» **Requirement**: In the listing below, find the line with "self.loops = []", then repeat exactly every line from the top through that one.

» **Data extract**:

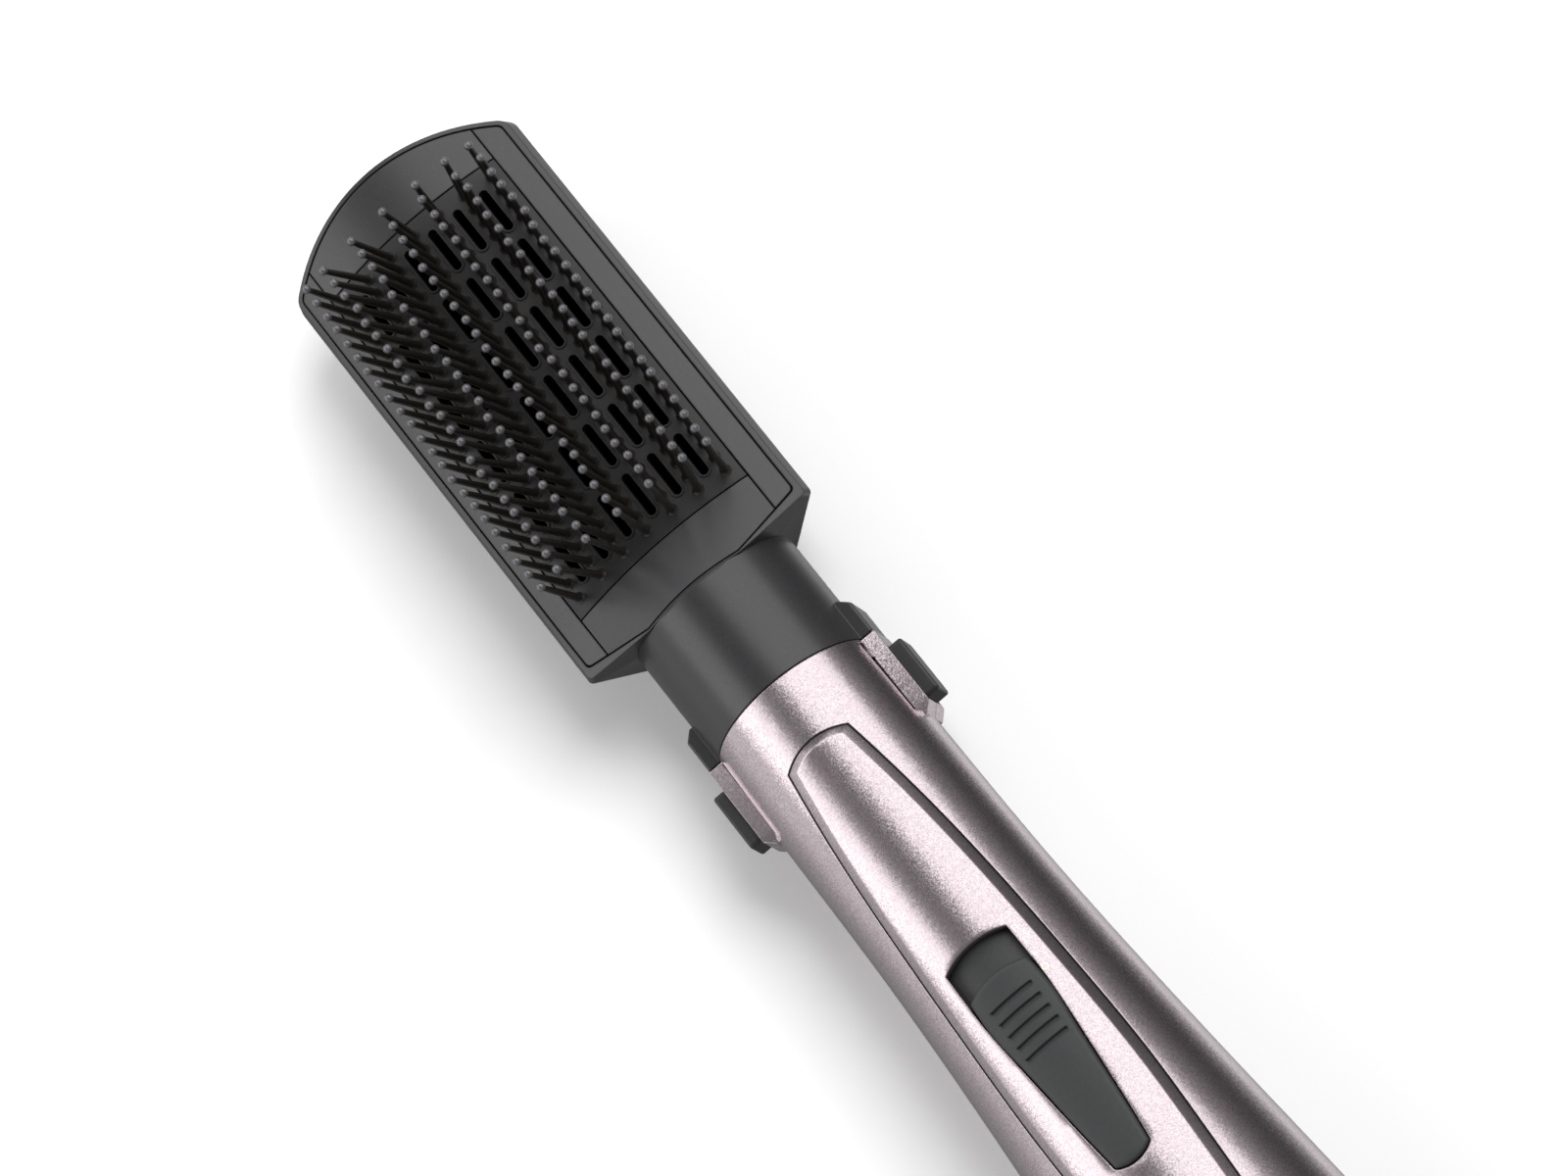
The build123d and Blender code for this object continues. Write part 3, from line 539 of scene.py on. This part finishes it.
class Sheet:
    """A skin over a curved surface: walls that follow outlines, and a filled top."""

    def __init__(self, surface):
        self.surface = surface
        self.points = []
        self.faces = []
        self.loops = []

    def wall(self, loop, rings, outward=True):
        """Rings of (inset, level) up the wall of an outline; the last one bounds the top."""
        last = None
        for inset, level in rings:
            ring = inset_loop(loop, inset if outward else -inset)
            start = len(self.points)
            self.points += [self.surface(x, y, level) for x, y in ring]
            if last is not None:
                self.join(last, start, len(ring), outward)
            last = start
        self.loops.append((last, ring, outward))

    def join(self, lower, upper, count, outward):
        """Faces between two rings that start at points lower and upper."""
        for i in range(count):
            j = (i + 1) % count
            quad = (lower + i, lower + j, upper + j, upper + i)
            self.faces.append(quad if outward else quad[::-1])

    def fill(self, level, spacing, rows=None):
        """Fill between the loops at level, with points spaced evenly in between."""
        outer = next(ring for _, ring, outward in self.loops if outward)
        corners = np.array(outer)
        low, high = corners.min(axis=0), corners.max(axis=0)
        columns = np.arange(math.ceil(low[0] / spacing) * spacing, high[0], spacing)
        rows = np.arange(low[1] + spacing / 2, high[1], spacing) if rows is None else np.array(rows)
        grid = np.array([(x, y) for y in rows for x in columns])
        keep = np.ones(len(grid), bool)
        for _, ring, outward in self.loops:
            keep &= inside(grid, ring) == outward
            keep &= gap_to_loop(grid, distinct(ring)) > spacing * 0.4
        grid = grid[keep]
        flat, ids, edges = [], [], []
        for start, ring, _ in self.loops:
            first = len(flat)
            flat += [Vector(point) for point in ring]
            ids += [start + i for i in range(len(ring))]
            edges += [(first + i, first + (i + 1) % len(ring)) for i in range(len(ring))]
        start = len(self.points)
        heights = level if callable(level) else (lambda x, y: level)
        self.points += [self.surface(x, y, heights(x, y)) for x, y in grid]
        flat += [Vector(point) for point in grid]
        ids += [start + i for i in range(len(grid))]
        made = delaunay_2d_cdt(flat, edges, [], 0, 1e-5)
        sources = [ids[originals[0]] if originals else None for originals in made[3]]
        if None in sources:
            raise ValueError("an outline crosses itself")
        centres = np.array([np.mean([made[0][i] for i in face], axis=0) for face in made[2]])
        good = inside(centres, outer)
        for _, ring, outward in self.loops:
            if not outward:
                good &= ~inside(centres, ring)
        for face, wanted in zip(made[2], good):
            if wanted:
                self.faces.append(tuple(sources[i] for i in face))


# ------------------------------------------------------------------ switch panel and knob
# Millimetres: sides are (x, y) about the seam, rises and roots are above the barrel's surface
PANEL_SIDE = [(8.7, -18.6), (10.9, -34), (13.8, -66.5), (15.2, -96),
              (15.8, -121), (15.1, -147), (14.2, -166), (12.6, -181)]
PANEL_FRONT_Y = -16.3
PANEL_REAR_Y = -184.5
WINDOW_SIDE = [(8.75, -79.1), (8.9, -92.8), (8.0, -107), (6.65, -123), (5.1, -138.6)]
WINDOW_FRONT_Y = -77.4
WINDOW_REAR_Y = -140.5
KNOB_FRONT_Y = -86.3
KNOB_GAP = 0.3
PANEL_BEVEL = 2.1
PANEL_RISE = 1.0
PANEL_ROOT = -1.15
GAP_SHADE_WIDTH = 0.3            # of the strip of painted shade round the panel, a dark line that stands for the gap's shadow
GAP_SHADE_LEVEL = 0.06
KNOB_RISE = 1.7
KNOB_ROOT = -2.0
GROOVE_YS = [-93.6, -97.0, -100.4, -103.7, -107.1]
GROOVE_HALF = 6.0
GROOVE_WIDTH = 1.5
GROOVE_DEPTH = 0.75
GROOVE_STEEP = 0.15         # share of the width that the steep front wall takes
KNOB_ROW_PITCH = 0.8


def make_switch_panel(look, gap_shade_look):
    """The raised panel with a strip of painted shade for the gap round it, its wide bevel and the window
    for the knob.
    """
    sheet = Sheet(on_barrel)
    outline = leaf(PANEL_SIDE, PANEL_FRONT_Y, PANEL_REAR_Y)
    # A near-black strip of painted shade round the panel's foot stands for the shadow in the gap.
    sheet.wall(outline, [(-GAP_SHADE_WIDTH, GAP_SHADE_LEVEL), (0.05, GAP_SHADE_LEVEL)])
    sheet.loops.clear()
    gap_shade_faces = len(sheet.faces)
    sheet.wall(outline, [(0.0, PANEL_ROOT), (0.0, -0.12), (0.06, -0.02), (0.2, 0.08),
                         (PANEL_BEVEL - 0.15, PANEL_RISE - 0.09), (PANEL_BEVEL, PANEL_RISE - 0.02),
                         (PANEL_BEVEL + 0.2, PANEL_RISE)])
    window = leaf(WINDOW_SIDE, WINDOW_FRONT_Y, WINDOW_REAR_Y)
    sheet.wall(window, [(0.0, PANEL_ROOT), (0.0, PANEL_RISE - 0.25), (0.08, PANEL_RISE - 0.07),
                        (0.25, PANEL_RISE)], outward=False)
    sheet.fill(PANEL_RISE, 1.5)
    face_looks = [1] * gap_shade_faces + [0] * (len(sheet.faces) - gap_shade_faces)
    place_piece("switch_panel_skin", sheet.points, sheet.faces, [look, gap_shade_look], "root",
                ["switch_panel"], face_looks, sharp=50.0)


def knob_level(x, y):
    """Level of the knob's top, with wedge grooves that are steep at the front."""
    depth = 0.0
    if abs(x) < GROOVE_HALF:
        for groove in GROOVE_YS:
            along = (groove + GROOVE_WIDTH / 2 - y) / GROOVE_WIDTH
            if 0.0 <= along <= 1.0:
                fall = min(along / GROOVE_STEEP, 1.0)
                climb = max(along - GROOVE_STEEP, 0.0) / (1.0 - GROOVE_STEEP)
                depth = GROOVE_DEPTH * fall * (1.0 - climb) ** 0.8
    return KNOB_RISE - depth


def make_knob(look):
    """The sliding knob, rounded along its edge, with five grip grooves."""
    side = [(8.2, KNOB_FRONT_Y - 1.6)] + [(x - KNOB_GAP, y) for x, y in WINDOW_SIDE[1:]]
    outline = leaf(side, KNOB_FRONT_Y, WINDOW_REAR_Y + KNOB_GAP, KNOB_ROW_PITCH)
    sheet = Sheet(on_barrel)
    sheet.wall(outline, [(0.0, KNOB_ROOT), (0.0, 0.7), (0.05, 1.15), (0.2, 1.42), (0.45, 1.6),
                         (0.8, KNOB_RISE)])
    rows = list(np.arange(-140.0, -86.5, KNOB_ROW_PITCH))
    for groove in GROOVE_YS:
        rows = [y for y in rows if abs(y - groove) > 1.1]
        steps = (-0.06, 0.02, GROOVE_STEEP, 0.35, 0.6, 0.85, 1.0)
        rows += [groove + GROOVE_WIDTH / 2 - GROOVE_WIDTH * step for step in steps]
    sheet.fill(knob_level, 0.5, sorted(rows))
    place_piece("switch_knob_cap", sheet.points, sheet.faces, [look], "slider",
                ["switch_knob"], sharp=32.0)


# ------------------------------------------------------------------ bristles
# Millimetres and degrees
COLUMN_PITCH = 7.37
COLUMNS = 7
ROWS = 23
FIRST_ROW_Y = 49.5
ROW_PITCH = 4.27
LEAN_DEG = [0.0, 5.8, 11.0, 8.6]    # sideways lean, from the middle column outwards
BRISTLE_LENGTH = 21.3
BALL_R = 1.12
CROWN_Z = 17.5
CROWN_R = 72.0
LEAN_JITTER = 0.012         # radians
TILT_JITTER = 0.008
BALL_LATITUDES = (-52, -30, -10, 12, 34, 56, 76)
# Rings up a bristle: (radius, height), from below the pad through its collar to the ball
BRISTLE_RINGS = [(0.95, -3.0), (0.95, -0.4), (1.5, 0.05), (1.36, 0.28), (1.0, 0.55), (0.93, 1.1),
                 (0.88, 6.0), (0.78, 13.0), (0.68, 19.2)]


def crown_z(x):
    """Height of the crowned pad."""
    return CROWN_Z - CROWN_R + math.sqrt(CROWN_R ** 2 - x ** 2)


def ball_rings():
    """Rings of the ball on a bristle's tip, from its neck to near its top."""
    centre = BRISTLE_LENGTH - BALL_R
    angles = [math.radians(latitude) for latitude in BALL_LATITUDES]
    return [(BALL_R * math.cos(a), centre + BALL_R * math.sin(a)) for a in angles]


def bristle(points, faces, face_looks, foot, lean, tilt, around=12):
    """Add one bristle: a tapered shaft with a collar at its foot and a ball on its tip.

    It leans sideways by lean and along the head by tilt."""
    rings = BRISTLE_RINGS + ball_rings()
    first = len(points)
    cos, sin = math.cos(lean), math.sin(lean)
    for radius, height in rings:
        for i in range(around):
            turn = 2 * math.pi * i / around
            x, y = radius * math.cos(turn), radius * math.sin(turn)
            points.append((foot[0] + x * cos + height * sin, foot[1] + y + height * tilt,
                           foot[2] - x * sin + height * cos))
    points.append((foot[0] + BRISTLE_LENGTH * sin, foot[1] + BRISTLE_LENGTH * tilt,
                   foot[2] + BRISTLE_LENGTH * cos))
    top = len(points) - 1
    for level in range(len(rings) - 1):
        for i in range(around):
            j = (i + 1) % around
            low, high = first + level * around, first + (level + 1) * around
            faces.append((low + i, low + j, high + j, high + i))
            face_looks.append(1 if level >= len(BRISTLE_RINGS) - 1 else 0)
    last = first + (len(rings) - 1) * around
    for i in range(around):
        faces.append((last + i, last + (i + 1) % around, top))
        face_looks.append(1)


def make_bristles(shaft_look, ball_look):
    """Seven strips of bristles, each a little uneven as moulded nylon is."""
    chance = random.Random(23)
    for column in range(COLUMNS):
        offset = column - (COLUMNS - 1) // 2
        x = offset * COLUMN_PITCH
        lean = math.radians(LEAN_DEG[abs(offset)]) * (1 if offset > 0 else -1)
        points, faces, face_looks = [], [], []
        for row in range(ROWS):
            foot = (x, FIRST_ROW_Y + row * ROW_PITCH, crown_z(x))
            leaning = lean + chance.gauss(0.0, LEAN_JITTER)
            bristle(points, faces, face_looks, foot, leaning, chance.gauss(0.0, TILT_JITTER))
        place_piece(f"bristles_{column + 1}", points, faces, [shaft_look, ball_look],
                    "head", [f"bristle_strip_{column + 1}"], face_looks, sharp=50.0)


# ------------------------------------------------------------------ marks by the switch
MARK_X = 9.95
MARK_YS = [-80.8, -84.4, -88.3, -92.2]
MARK_LEVEL = 0.03           # above the panel
BAR_HALF_WIDTH = 0.16
BAR_HALF_LENGTH = 0.85
BAR_GAP = 0.4
DOT_RADIUS = 0.5
RING_RADII = (0.55, 0.85)
MARK_STEPS = 20


def make_marks(look):
    """Four plain position marks printed beside the switch: two bars, a bar, a dot and a ring."""
    points, faces = [], []

    def patch(corners):
        start = len(points)
        points.extend(on_barrel(x, y, PANEL_RISE + MARK_LEVEL) for x, y in corners)
        faces.append(tuple(range(start, start + len(corners))))

    def bar(x, y):
        corners = ((-1, -1), (1, -1), (1, 1), (-1, 1))
        patch([(x + i * BAR_HALF_WIDTH, y + j * BAR_HALF_LENGTH) for i, j in corners])

    def spot(turn, radius, y):
        return (MARK_X + radius * math.cos(turn), y + radius * math.sin(turn))

    bar(MARK_X - BAR_GAP, MARK_YS[0])
    bar(MARK_X + BAR_GAP, MARK_YS[0])
    bar(MARK_X, MARK_YS[1])
    for step in range(MARK_STEPS):
        a, b = (2 * math.pi * (step + i) / MARK_STEPS for i in (0, 1))
        patch([(MARK_X, MARK_YS[2]), spot(a, DOT_RADIUS, MARK_YS[2]), spot(b, DOT_RADIUS, MARK_YS[2])])
        inner, outer = RING_RADII
        patch([spot(a, outer, MARK_YS[3]), spot(b, outer, MARK_YS[3]),
               spot(b, inner, MARK_YS[3]), spot(a, inner, MARK_YS[3])])
    place_piece("position_marks", points, faces, [look], "root")


# ------------------------------------------------------------------ rails
# Top of the rails beside the buttons, in millimetres about the seam
RAIL_INNER_X = 21.05
RAIL_OUTER_X = 24.7
RAIL_TOP_Z = 5.83
RAIL_CREST = 0.5           # the inner edge stands this much higher than the outer
RAIL_LIP = 0.03            # the outer edge stands this much above its rear end
RAIL_FACE_YS = (-0.25, -19.8, -22.3)    # front, where the slope starts, rear
RAIL_CORNER = (23.55, -21.0)
RAIL_DEPTH = 0.45


def make_rail_faces(look):
    """The face of each rail leans outwards, and its rear end slopes down to the shell."""
    front, bend, rear = RAIL_FACE_YS
    corner_x, corner_y = RAIL_CORNER
    crest = RAIL_TOP_Z + RAIL_CREST
    points, faces = [], []
    for side in (1, -1):
        start = len(points)
        top = [(RAIL_INNER_X, front, crest), (RAIL_INNER_X, bend, crest),
               (RAIL_INNER_X, rear, RAIL_TOP_Z), (corner_x, rear, RAIL_TOP_Z),
               (RAIL_OUTER_X, corner_y, RAIL_TOP_Z), (RAIL_OUTER_X, bend, RAIL_TOP_Z + RAIL_LIP),
               (RAIL_OUTER_X, front, RAIL_TOP_Z + RAIL_LIP)]
        points += [(side * x, y, z) for x, y, z in top]
        points += [(side * x, y, RAIL_TOP_Z - RAIL_DEPTH) for x, y, _ in top]
        count = len(top)
        made = [(0, 1, 5, 6), (1, 2, 3, 4, 5), tuple(range(2 * count - 1, count - 1, -1))]
        made += [(i, i + count, (i + 1) % count + count, (i + 1) % count) for i in range(count)]
        for face in made:
            faces.append(tuple(start + i for i in (face if side > 0 else face[::-1])))
    place_piece("rail_faces", points, faces, [look], "root", sharp=20.0)


# ------------------------------------------------------------------ floor
# The brush lies on its rear end and nearly on the head's back, so the floor leans this much
FLOOR_SLOPE = 0.0345
FLOOR_HALF = 3.0


def make_floor():
    """A pale floor that the mirror-like paint does not pick up."""
    mesh = bpy.data.meshes.new("floor")
    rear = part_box("upper_shell")[0]
    corners = [(-FLOOR_HALF, -FLOOR_HALF), (FLOOR_HALF, -FLOOR_HALF), (FLOOR_HALF, FLOOR_HALF),
               (-FLOOR_HALF, FLOOR_HALF)]
    mesh.from_pydata([(x, y, (y - rear.y) * FLOOR_SLOPE) for x, y in corners], [], [(0, 1, 2, 3)])
    floor = bpy.data.objects.new("floor", mesh)
    bpy.context.scene.collection.objects.link(floor)
    paint = Paint("floor_paint", (0.93, 0.93, 0.93), 0.9)
    paint.set("Specular IOR Level", 0.0)
    floor.data.materials.append(paint.material)
    floor.visible_glossy = False


make_camera()
make_lights()
looks = all_materials()
dress_nodes(looks)
dress_head_shell()
dress_saddle()
dress_buttons()
# The panel's gap is drawn as a near-black strip of painted shade.
make_switch_panel(looks["metallic_shell"], satin("painted_gap_shade", (0.006, 0.006, 0.006), 0.7, shine=0.2))
make_knob(looks["switch_black"])
make_bristles(looks["bristle_black"],
              satin("bristle_ball", (0.080, 0.077, 0.084), 0.13, grain=0.0, shine=1.0))
make_marks(satin("mark_ink", (0.80, 0.79, 0.70), 0.5, grain=0.002))
make_rail_faces(lacquer("rail_lacquer", SHELL_PINK, 0.15))
make_floor()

» **Full response**:
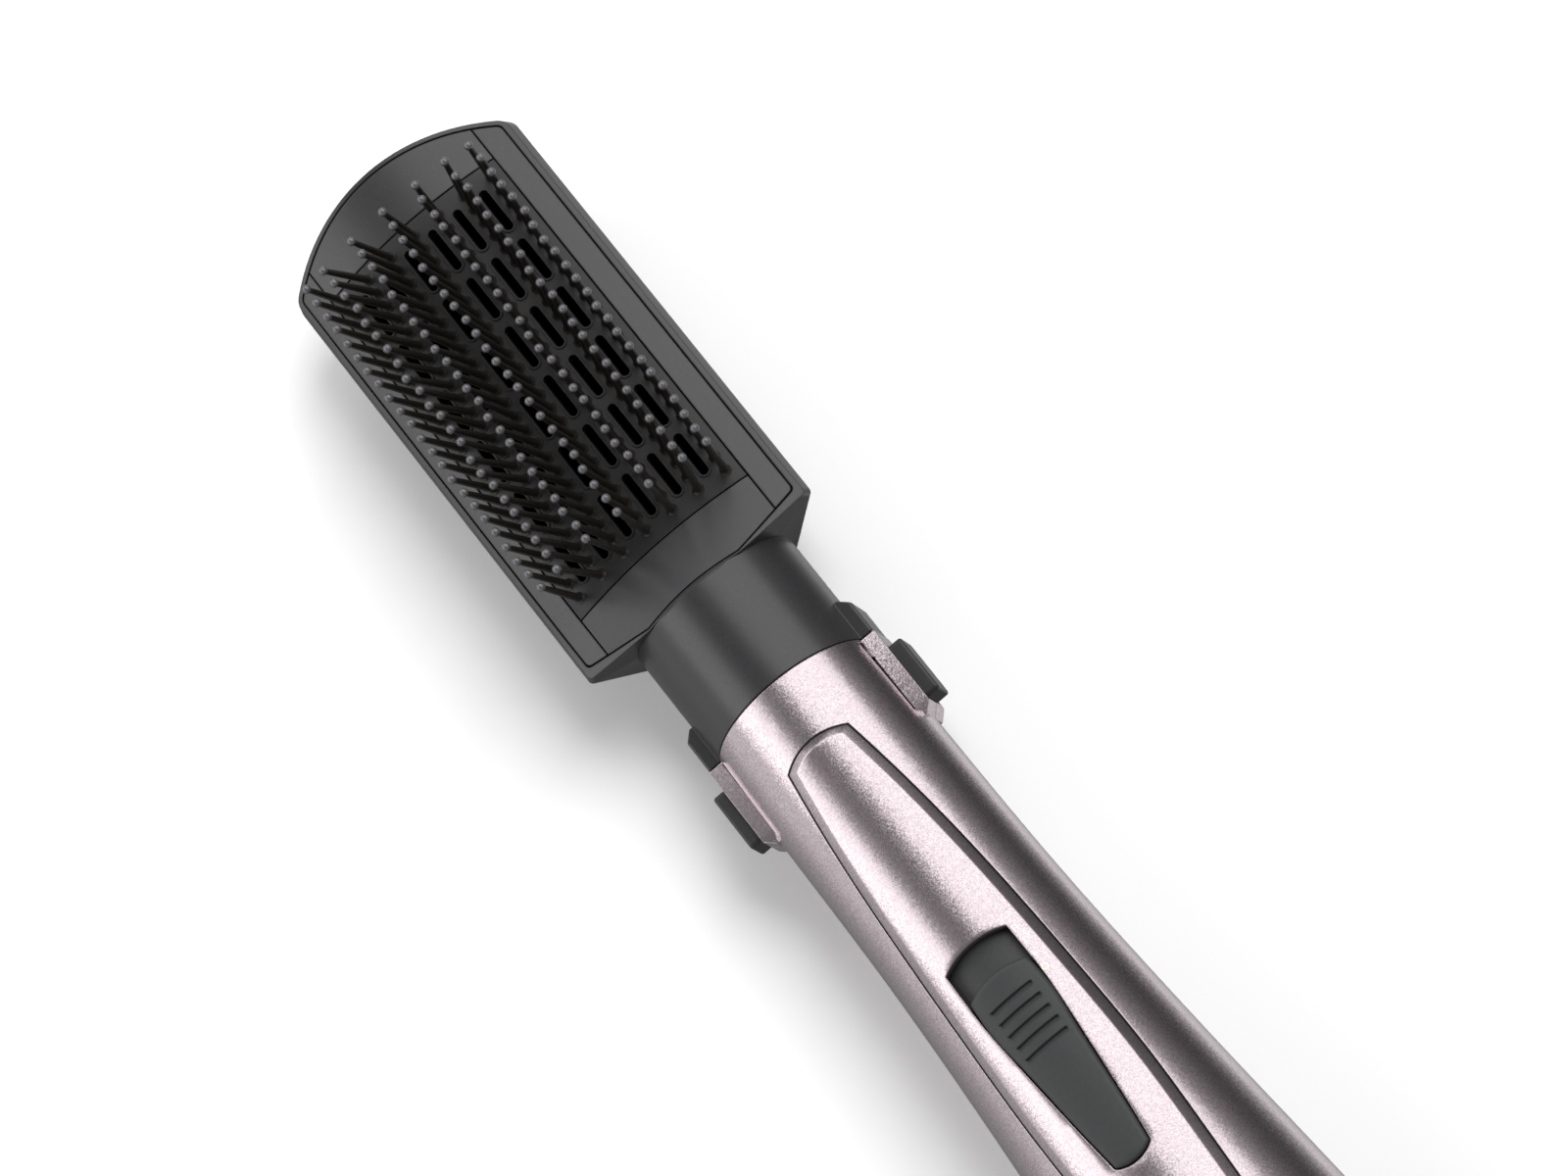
The build123d and Blender code for this object continues. Write part 3, from line 539 of scene.py on. This part finishes it.
class Sheet:
    """A skin over a curved surface: walls that follow outlines, and a filled top."""

    def __init__(self, surface):
        self.surface = surface
        self.points = []
        self.faces = []
        self.loops = []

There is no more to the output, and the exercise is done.